The taste of Etherdelta is on the tongue. Whilst we accept it for ED as it is decentralized as a main advantage. We don’t like it as a centralized fee-based exchange. There were some advantages the COSS exchange offered. One of its features was the very high amount of very niche altcoins. Which are likely rare to find on other exchanges, and fast transaction processing. Furthermore, from an investors point of view, the really interesting features kick in as follows:
- All COSS traders started with a trading fee of 0.2% as a default. With increasing trading volume, this can go down to 0.04%.
- A very generous amount of 50% of their Exchange revenue was issued to the token holders of COSS. Which made you participate in the growth of the company.
Our verdict on it was that we didn’t like the interface very much. Nor found it comfortable to trade there.
Interesting: COSS offered direct transfers of your fund between the wallets, the exchange, and the merchant platform. Be it all in one backend.
The Payment Gateway
We now see Coss’ payment gateway as just another way to gather more funds to make their ultimate exit scam as profitable as possible.
As one of the SmartOptions.Io Team is into e-commerce. We saw that the niche of payment providers was paying off. At least for the ones that are able to edge over the competition. The approach of bringing Cryptos to mainstream PoS was not new. Others alike are doing pretty well in other markets with the establishment of this goal.
Once integrated with their seller tools. Customers could pay with BTC, ETH, LTC, DASH, NEM, LSK, ARK, and their in-platform token VRS. And this would all be deposited into the merchant’s Coss wallet.
The gateway was used by 100+ stores last we checked.
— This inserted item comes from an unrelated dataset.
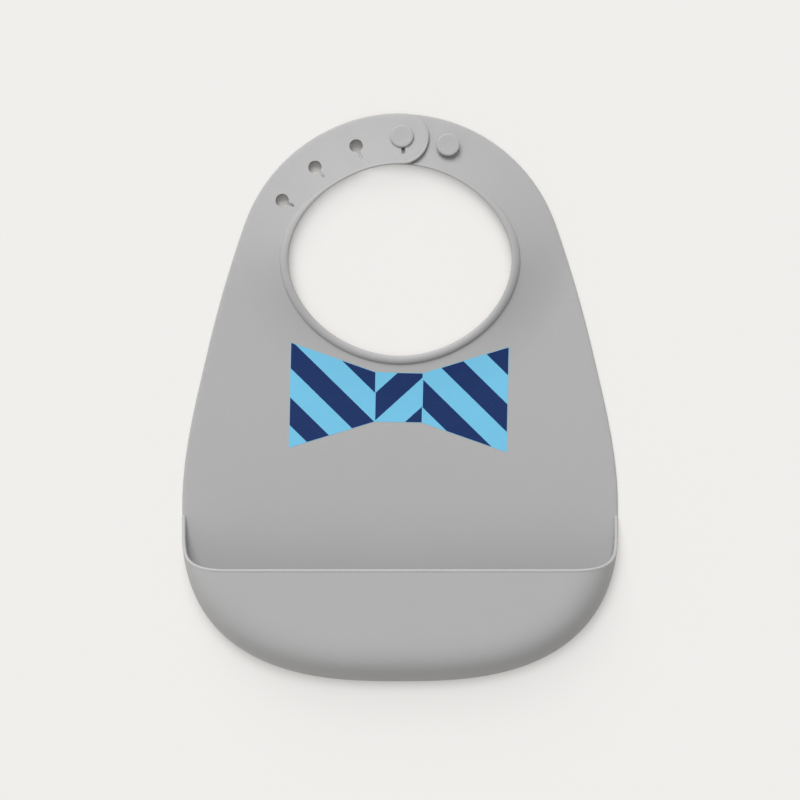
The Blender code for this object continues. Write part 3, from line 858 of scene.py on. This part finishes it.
def stud_mesh(place):
    """A stud turned about its own middle line, standing square on the curled strap."""
    low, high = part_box("stud_1")
    head = (high.x - low.x) / 2
    stem = HOLE_RADIUS - STEM_CLEARANCE
    under = 2 * sheet + gap
    top = under + HEAD_HEIGHT
    profile = [(0.0, sheet / 2), (stem + STEM_FLARE, sheet / 2)]
    profile += [(stem + 0.8 * STEM_FLARE, sheet), (stem, sheet + STEM_FLARE), (stem, under)]
    for i in range(HEAD_EDGE_STEPS + 1):
        turn = -math.pi / 2 + math.pi * i / HEAD_EDGE_STEPS
        middle = (under + top) / 2
        tall = (top - under) / 2
        profile.append((head - HEAD_EDGE * (1 - math.cos(turn)), middle + tall * math.sin(turn)))
    profile += [(head * share, top - HEAD_DISH * (1 - share)) for share in (0.75, 0.5, 0.25, 0)]
    bm = bmesh.new()
    verts = [bm.verts.new((x, 0, z)) for x, z in profile]
    line = [bm.edges.new(pair) for pair in zip(verts, verts[1:])]
    bmesh.ops.spin(
        bm, geom=verts + line, cent=(0, 0, 0), axis=(0, 0, 1), angle=2 * math.pi,
        steps=STUD_SIDES, use_merge=True,
    )
    x, y, step = place.x, place.y, SLOPE_STEP
    slope_x = (lift(x + step, y) - lift(x - step, y)) / (2 * step)
    slope_y = (lift(x, y + step) - lift(x, y - step)) / (2 * step)
    upright = Vector((0, 0, 1))
    leaning = Vector((-slope_x * HEAD_LEAN, -slope_y * HEAD_LEAN, 1))
    lean = upright.rotation_difference(leaning)
    pivot = Matrix.Translation((0, 0, sheet))
    stand = Matrix.Translation((x, y, lift(x, y)))
    matrix = stand @ pivot @ lean.to_matrix().to_4x4() @ pivot.inverted()
    bmesh.ops.transform(bm, matrix=matrix, verts=bm.verts)
    return bm


for index, angle in enumerate(stud_angles):
    place = collar_point(angle + BUTTON_TURN, mid_radius + HOLE_OUTS[0])
    stud = add_piece(f"stud_{index + 1}_head_and_stem", [stud_mesh(place)], silicone, 50)
    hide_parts(f"stud_{index + 1}")
    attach(stud, "right_strap")


# ---------------------------------------------------------------- pocket
# The scoop pocket is a thin wall moulded up from the panel's edge. Its front lies flat, its
# sides and bottom are rounded, and a rolled rim runs round the open mouth.

POCKET_REACH = 0.025
POCKET_POWER = 3.0
WALL = 0.0018
RIM_FALL = 0.42             # fall of the mouth along Y for each unit that it stands out
RIM_STEP = 0.0133           # further fall in the first few millimetres
RIM_STEP_HEIGHT = 0.005
RIM_RADIUS = 0.00098
SIDE_ROWS = 22
FRONT_ROWS = 14
ROUND_STEPS = 150
OUTER_FOOT = ((0.0007, 0.0001), (0.0002, 0.0004), (0.0, 0.0010))    # inset and height
INNER_FOOT = ((WALL, 0.0003), (WALL, 0.0007), (WALL, 0.0012))
RIM_FIRST = 2               # row of the wall where the rolled rim starts
RIM_SPACING = 4             # of the wall's columns, between the rim's points along the front
RIM_RISE = 0.0001
HALVINGS = 40

pocket_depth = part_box("pocket_front")[1].z


def mouth_line(z):
    """Where along Y the mouth passes one height above the table."""
    rise = max(z - sheet, 0)
    return mouth_y - RIM_FALL * rise - RIM_STEP * (1 - math.exp(-rise / RIM_STEP_HEIGHT))


def mouth_angle(inset, y):
    """Angle at which the inset outline passes one height, on the right-hand side."""
    low, high = 0.0, math.pi / 2
    for _ in range(HALVINGS):
        middle = (low + high) / 2
        if inset_point(middle, inset).y > y:
            low = middle
        else:
            high = middle
    return high


def pocket_row(inset, z):
    """One level line of the pocket's side, from the mouth's right end round to its left end."""
    start = mouth_angle(inset, mouth_line(z))
    angles = [start + (math.pi - 2 * start) * i / ROUND_STEPS for i in range(ROUND_STEPS + 1)]
    return [Vector((*inset_point(angle, inset), z)) for angle in angles]


def side_section(share, depth):
    """Inset and height of the rounded side at a depth inside the wall; share 1 is the front."""
    turn = math.pi / 2 * share
    reach = POCKET_REACH - depth
    rise = pocket_depth - sheet - depth
    inset = depth + reach * (1 - math.cos(turn) ** (2 / POCKET_POWER))
    return inset, sheet + rise * math.sin(turn) ** (2 / POCKET_POWER)


def pocket_skin(depth, foot):
    """Rows of one side of the wall: its foot, the rounded side, and the flat front."""
    rows = [pocket_row(inset, z) for inset, z in foot]
    for k in range(SIDE_ROWS + 1):
        rows.append(pocket_row(*side_section(k / SIDE_ROWS, depth)))
    last = rows[-1]
    lip = [last[0].lerp(last[-1], i / ROUND_STEPS) for i in range(ROUND_STEPS + 1)]
    for k in range(1, FRONT_ROWS + 1):
        share = k / FRONT_ROWS
        rows.append([here.lerp(there, share) for here, there in zip(last, lip)])
    return rows


def pocket_shell():
    """The closed wall, with an outer and an inner skin, and the line that its rim follows."""
    outer = pocket_skin(0.0, OUTER_FOOT)
    inner = pocket_skin(WALL, INNER_FOOT)
    side_rows = len(OUTER_FOOT) + SIDE_ROWS
    bm = bmesh.new()
    skins = [[[bm.verts.new(at) for at in row] for row in skin] for skin in (outer, inner)]
    for skin in skins:
        for near, far in zip(skin, skin[1:]):
            for i in range(ROUND_STEPS):
                bm.faces.new((near[i], near[i + 1], far[i + 1], far[i]))
    outside, inside = skins
    for i in range(ROUND_STEPS):
        bm.faces.new((outside[0][i], outside[0][i + 1], inside[0][i + 1], inside[0][i]))
        bm.faces.new((outside[-1][i], outside[-1][i + 1], inside[-1][i + 1], inside[-1][i]))
    for end in (0, -1):
        for k in range(side_rows):
            here, there = outside[k][end], outside[k + 1][end]
            bm.faces.new((here, there, inside[k + 1][end], inside[k][end]))
    side = range(RIM_FIRST, side_rows + 1)
    rim = [(outer[k][0] + inner[k][0]) / 2 for k in side]
    for i in range(RIM_SPACING, ROUND_STEPS - RIM_SPACING + 1, RIM_SPACING):
        rim.append((outer[-1][i] + inner[-1][i]) / 2)
    rim += [(outer[k][-1] + inner[k][-1]) / 2 for k in reversed(side)]
    return bm, rim


shell, rim_path = pocket_shell()
rim_path = [at + Vector((0, 0, RIM_RISE)) for at in rim_path]
rolled_rim = swept_rim("rolled_rim", rim_path, [RIM_RADIUS] * len(rim_path), 1.0)
pocket = add_piece("scoop_pocket", [shell, rolled_rim], silicone, 50)
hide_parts("pocket_wall", "pocket_front", "pocket_lip")
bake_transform(pocket)


# ---------------------------------------------------------------- printed bow tie
# A striped bow tie is printed on the chest in two inks: a light blue ground, and navy stripes
# laid over it. The print is thin and matt, and the sheet's grain shows through it.

LIGHT_BLUE = (0.17, 0.53, 0.77)
NAVY = (0.003, 0.024, 0.118)
BOW_CENTRE = (-0.0006, -0.0005)
BOW_TILT = math.radians(-1.2)
WING_REACH = 0.0577
WING_HALF_HEIGHT = 0.0279
KNOT_HALF_WIDTH = 0.0125
KNOT_HALF_HEIGHT = 0.0131
STRIPE_WIDTH = 0.0107
STRIPE_PERIOD = 0.0219
STRIPE_SLANT = math.radians(46.8)
LEFT_STRIPE_START = -0.0509
RIGHT_STRIPE_START = 0.0050
KNOT_STRIPE_START = -0.0101
STRIPE_INSET = 0.0002       # light edge left round the dark stripes
INK_FILM = 0.00007
CORNER_ROUND = 0.00015
BAR_LENGTH = 0.3            # longer than the bow is wide, since the bars are cut to shape
BAR_HEIGHT = 0.01


def ink_finish(name, colour, fade):
    """Thin printed ink: the silicone's grain shows, and its cover is a little uneven."""
    made = Finish(name, Metallic=0.0, IOR=1.45, Specular_IOR_Level=0.32)
    grain = made.noise(GRAIN, 3.0, 0.6)
    cover = made.noise(0.006, 3.0, 0.6, 2.3)
    pin = made.noise(0.0007, 1.0, 0.4, 5.1).above(0.70, 0.78)
    laid = made.tint(cover, shade(colour, 1 - fade), shade(colour, 1 + fade))
    made.wear(
        Base_Color=made.tint(pin * 0.06, laid, shade(SILICONE, 1.0)),
        Roughness=0.52 + 0.10 * cover + 0.05 * grain,
        Normal=made.bump(grain, 0.00004, 0.5),
    )
    return made.material


def wing(side, inset):
    """Outline of one half of the bow, anticlockwise for the right-hand side."""
    lean = (WING_HALF_HEIGHT - KNOT_HALF_HEIGHT) / (WING_REACH - KNOT_HALF_WIDTH)
    near = KNOT_HALF_WIDTH + inset
    far = WING_REACH - inset
    low = KNOT_HALF_HEIGHT + lean * inset - inset
    high = WING_HALF_HEIGHT - lean * inset - inset
    points = [(near, -low), (far, -high), (far, high), (near, low)]
    return [(side * x, y) for x, y in points]


def knot(inset):
    """Outline of the bow's middle."""
    wide = KNOT_HALF_WIDTH - inset
    tall = KNOT_HALF_HEIGHT - inset
    return [(-wide, -tall), (wide, -tall), (wide, tall), (-wide, tall)]


def prism(points, low, high):
    """A flat outline in XY, given a thickness along Z."""
    bm = bmesh.new()
    face = bm.faces.new([bm.verts.new((x, y, low)) for x, y in points])
    grown = bmesh.ops.extrude_face_region(bm, geom=[face])
    moved = [item for item in grown["geom"] if isinstance(item, bmesh.types.BMVert)]
    bmesh.ops.translate(bm, verts=moved, vec=(0, 0, high - low))
    bmesh.ops.recalc_face_normals(bm, faces=bm.faces)
    return bm


def settle_print(bm):
    """Round the corners of a printed shape, put it on the chest and let it follow the sheet."""
    upright = [
        edge for edge in bm.edges
        if (edge.verts[0].co.xy - edge.verts[1].co.xy).length < MERGE
    ]
    bmesh.ops.bevel(
        bm, geom=upright, offset=CORNER_ROUND, segments=4, profile=0.5, affect="EDGES"
    )
    turn = Matrix.Rotation(BOW_TILT, 4, "Z")
    bmesh.ops.transform(
        bm, matrix=Matrix.Translation((*BOW_CENTRE, sheet)) @ turn, verts=bm.verts
    )
    cross_hatch(bm, CELL)
    curl(bm)
    return bm


def stripes(name, outline, lean, start, count):
    """Dark stripes: slanting bars set out along a line and kept only inside the outline."""
    rule = Growth(
        name, Count=count, Start=start + STRIPE_WIDTH / 2, Period=STRIPE_PERIOD,
        Width=STRIPE_WIDTH, Slant=lean * STRIPE_SLANT,
    )
    line = rule.node(
        "GeometryNodeMeshLine", {"mode": "OFFSET"},
        {
            "Count": rule.given("Count"),
            "Start Location": rule.vector(x=rule.given("Start")),
            "Offset": rule.vector(x=rule.given("Period")),
        },
    )
    bar = rule.node(
        "GeometryNodeMeshCube", None,
        {"Size": rule.vector(rule.given("Width"), BAR_LENGTH, BAR_HEIGHT)},
    )
    bars = rule.node("GeometryNodeInstanceOnPoints", None, {"Points": line, "Instance": bar})
    loose = rule.node("GeometryNodeRealizeInstances", None, {"Geometry": bars})
    turned = rule.node(
        "GeometryNodeTransform", None,
        {"Geometry": loose, "Rotation": rule.vector(z=rule.given("Slant"))},
    )
    clip = rule.tree.nodes.new("GeometryNodeMeshBoolean")
    clip.operation = "INTERSECT"
    clip.solver = "EXACT"
    rule.feed(clip.inputs["Mesh 2"], rule.given())
    rule.feed(clip.inputs["Mesh 2"], turned)
    source = bpy.data.meshes.new(name)
    film = prism(outline, -INK_FILM, 2 * INK_FILM)
    film.to_mesh(source)
    film.free()
    return settle_print(rule.grown(source, Signal(rule, clip.outputs["Mesh"])))


light_ink = ink_finish("light_blue_ink", LIGHT_BLUE, 0.03)
dark_ink = ink_finish("navy_ink", NAVY, 0.10)

right_half = wing(1, 0.0)
bow_outline = right_half + [(-x, y) for x, y in reversed(right_half)]
bow_ground = add_piece(
    "bow_ground", [settle_print(prism(bow_outline, -INK_FILM, INK_FILM))], light_ink
)
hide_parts("bow_tie_base")
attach(bow_ground, "chest")

stripe_sets = [
    ("left_stripes", wing(-1, STRIPE_INSET), 1, LEFT_STRIPE_START, 3, "stripe_left_"),
    ("right_stripes", wing(1, STRIPE_INSET), 1, RIGHT_STRIPE_START, 3, "stripe_right_"),
    ("knot_stripes", knot(STRIPE_INSET), -1, KNOT_STRIPE_START, 2, "stripe_knot_"),
]
for name, outline, lean, start, count, nodes in stripe_sets:
    printed = add_piece(name, [stripes(name, outline, lean, start, count)], dark_ink)
    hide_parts(*[nodes + str(k + 1) for k in range(count)])
    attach(printed, "chest")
It was low at the time but might have increased over the next couple of years.
In terms of revenue generation, it is interesting that they took a 0.75% transaction fee with the COSS merchant platform. Even more interesting for the token holders is that they again got 50% of this revenue paid as dividends. This could be understood as how Coss attracted investors into buying more and more of its token by offering highly generous dividends.
Register an exchange account on coss then move eth or something into coss wallet. Then exchange coss/eth
I have a small amount of coss and have received tiny amounts of many coins from them.
Can you also describe how to buy their tokens because I tried to go on their site and couldn’t.
If you want to get in, you have to use an exchange like HitBTC, deposit ETH, move it to your trading account and then buy it on the COSS/ETH pair.